I am using celery director to write celery task. And I need to pass parameter from one step to downstream step. So I write the following decorator to do that. But the decorator need to access a parameter named params defined in the task, so I used a global variable (global params). The question is: will the global variable result in case condition? Suppose the first execution set params to {"test":{"v1":1}}, and the second execution set params to {"test":{"v1":2}} because they pass different kwargs.
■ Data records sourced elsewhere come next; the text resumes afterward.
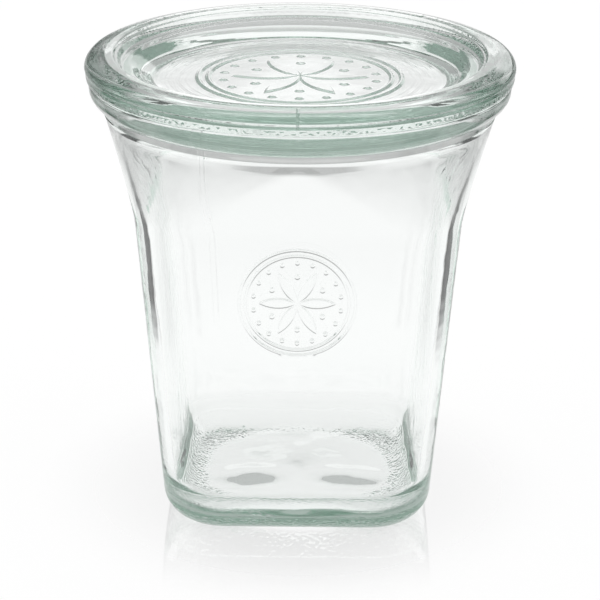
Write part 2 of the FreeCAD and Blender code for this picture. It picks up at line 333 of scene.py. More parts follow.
def wall_rows(section, low, high, longest):
    """Rings up a wall between two heights, at an even pitch no longer than the limit."""
    count = int(np.ceil((high - low) / longest)) + 1
    height = np.linspace(low, high, count)
    return np.column_stack([height, *section(height)])


def round_rows(profile):
    """Rings of a turned profile of (radius, height) points."""
    return np.column_stack([profile[:, 1], profile[:, 0], profile[:, 0]])


COLUMNS = 288                           # points in a ring
COARSE, FINE, CLOSE = 2.4, 1.1, 0.4     # pitch of plain walls, of shaped ones and of the bend
HEEL_RINGS = 14
BEND_LOW, BEND_HIGH = SHOULDER_HEIGHT - 2.4, SHOULDER_HEIGHT + 3.0
print(f"a heel in {HEEL_RINGS} rings, the bend from {BEND_LOW:.1f} to {BEND_HIGH:.1f}")

# %% The outside's rings
MEDALLION_CENTRE = 66.4                 # height of its middle
MEDALLION_RADIUS = 14.2
FINE_FROM = MEDALLION_CENTRE - MEDALLION_RADIUS - 3

push_up_radii = np.linspace(0.08, 1, 10)
push_up = np.column_stack([PUSH_UP_RADIUS * push_up_radii,
                           PUSH_UP_DEPTH * (1 - push_up_radii**2) ** 2])
outer_heel = heel_rows(0.0, HEEL_RADIUS, outer_section, HEEL_RINGS)
stand_shares = np.linspace(0, 1, 7)[1:-1, None]
hollow_edge = np.array([0, PUSH_UP_RADIUS, PUSH_UP_RADIUS])
under_rows = hollow_edge * (1 - stand_shares) + outer_heel[0] * stand_shares
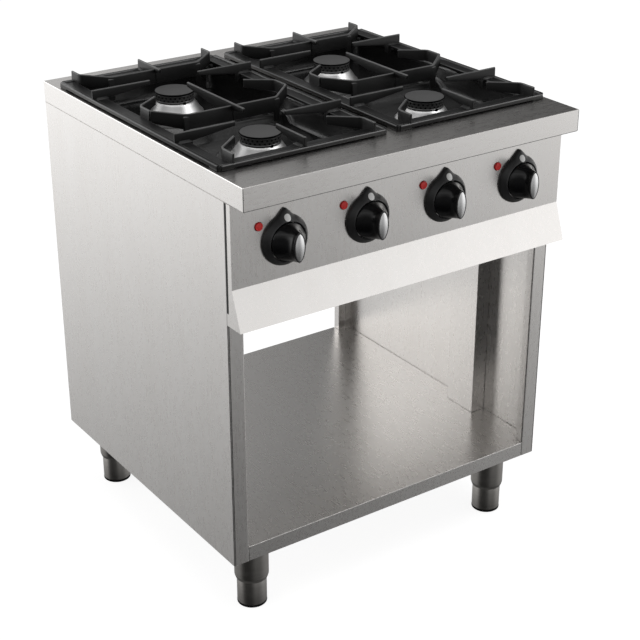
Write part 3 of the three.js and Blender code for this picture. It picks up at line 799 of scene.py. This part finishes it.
def blade(mesh, points, level):
    """A cast bar on edge along (x, y, lower edge, upper edge) points, with a painted highlight along its
    top.
    """
    path = [Vector(p) for p in points]
    half = BAR_THICK / 2
    rings = []

    def ring(at, along, low, high, half):
        across = Vector((-along.y, along.x))
        section = bar_section(low, high, half)
        return [(at.x + across.x * s, at.y + across.y * s, level + z) for s, z in section]

    for i, point in enumerate(path):
        before = path[max(i - 1, 0)].xy
        after = path[min(i + 1, len(path) - 1)].xy
        along = (after - before).normalized()
        low, high = point.z, point.w
        full = (low, high, half)
        pinched = (low + 0.8, high - 0.8, half * 0.55)
        if i == 0:
            rings.append(ring(point.xy, along, *pinched))
            rings.append(ring(point.xy + along * BAR_END, along, *full))
        elif i == len(path) - 1:
            rings.append(ring(point.xy - along * BAR_END, along, *full))
            rings.append(ring(point.xy, along, *pinched))
        else:
            rings.append(ring(point.xy, along, *full))
    # The strips along the top of the section carry the painted highlight
    mesh.loft(rings, strips=(0, 0, 0, 0, 1, 1, 1, 1, 1, 0))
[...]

If they are running at nearly t he same time, is it for both execution see the same params value since they are global?

def inject_params(func):
    def inner(*args, **kwargs):
        inherit_params = {}
        for arg in args:
            if isinstance(arg, dict):
                if "params" in arg:
                    inherit_params = arg["params"] |inherit_params
        new_kwargs = inherit_params|kwargs
        result = func(*args, **new_kwargs)
        global params
        return {"params": params|inherit_params, "result": result}
        return result
    inner.__name__ = func.__name__
    return inner

params={}


@task(name="EVALUATE_DELETE_PERFORMANCE")
@inject_params
def evaluate_delete_performance(*args, **kwargs):
   
    global params
    params = {"test":kwargs}
   
    return "some value"

Solution

  • Global variable(params) will contain inconsistent data

    Why? Let's imagine that we have X workers. Scheduler started first task on first worker. A worker doesn't stop processing at the moment of writing / reading global variables. You can easily check this with a regular counter(just an example):

    tasks.py:

    from celery import Celery
    
    app = Celery('tasks', broker='redis://localhost')
    
    COUNTER = 0
    
    @app.task
    def plus_one(name: str):
        global COUNTER
        COUNTER += 1
        print(f'name: {name}. counter: {COUNTER}')
    

    run_task.py:

    from tasks import plus_one
    
    for i in range(1000):
        plus_one.delay('first')
        plus_one.delay('second')
    
    • run celery from first terminal ( celery -A tasks worker )
    • run tasks from second terminal ( python run_task.py )

    You'll see a different counter value. Global variables do not solve race condition or concurrency problems. In general, I think that it is better to use them only for constants / static flags / etc.